JEFF NESBIT was the director of public affairs for two federal science agencies. He was once profiled in The Wall Street Journal as one of the seven people who ended the Tobacco Wars. He was also a national journalist, communications director for former Vice President Quayle, and the director of a Washington, DC-based strategic communications business. Now the executive director of Climate Nexus, he is also a contributing writer to The New York Times, Time, U.S. News & World Report and Axios. He lives in New York and San Francisco.
His new book, THIS IS THE WAY THE WORLD ENDS, from St. Martin's Press will be available Sept. 25, 2018. Bill McKibben calls it a "touchstone book for understanding the world we're daily creating." Senator John Kerry says it is an "enlightening - and alarming - explanation of the climate challenge as it exists today." Sierra Club leader Michael Brune said the book "challenges us to save not just our world but our humanity.:"
Nesbit's previous book with St. Martin's Press, POISON TEA, was well-received by critics. The New York Times called it a "refresher course in Civics 101." Pulitzer Prize winner Elizabeth Kobert said: "Poison Tea is compelling, richly reported, and utterly chilling."

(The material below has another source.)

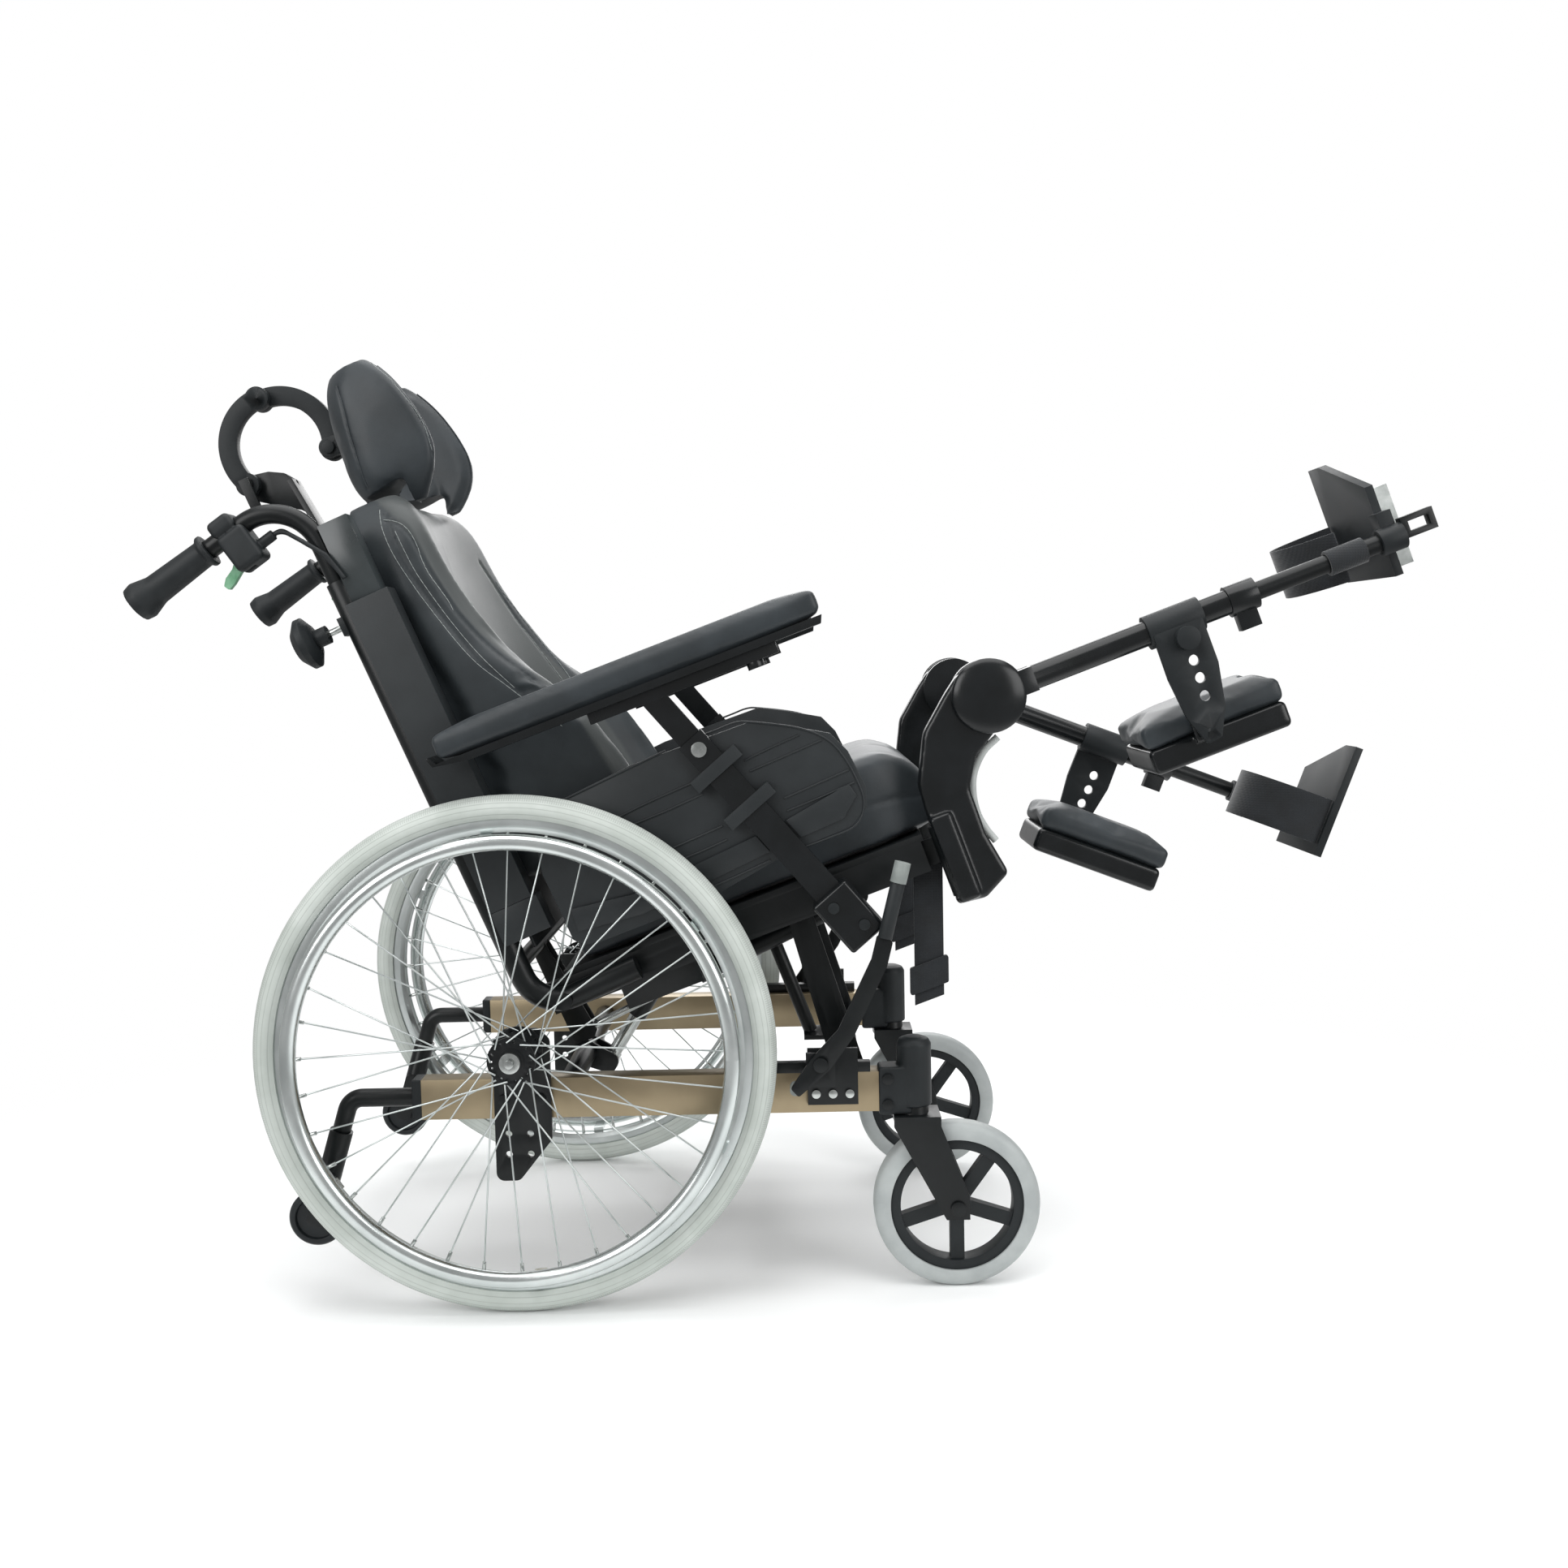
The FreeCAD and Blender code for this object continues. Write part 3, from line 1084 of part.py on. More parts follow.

In addition to his non-fiction work, Nesbit has also written more than 20 inspirational novels with Tyndale, Zondervan, Thomas Nelson, Guideposts, Summerside Press, David C. Cook, Hodder & Stoughton, Harold Shaw (part of Random House) and Victor Books. His latest fiction series, with New York Times best-selling author Dr. Kevin Leman, is the Worthington Destiny series.
In Washington, he was a senior public affairs official in the U.S. Senate and federal agencies such as the Food and Drug Administration; a national journalist with Knight-Ridder and others; head of a strategic communications consulting firm for more than a decade; director of communications for former Vice President Dan Quayle at the White house; and the director of legislative and public affairs at the National Science Foundation from 2006-2011.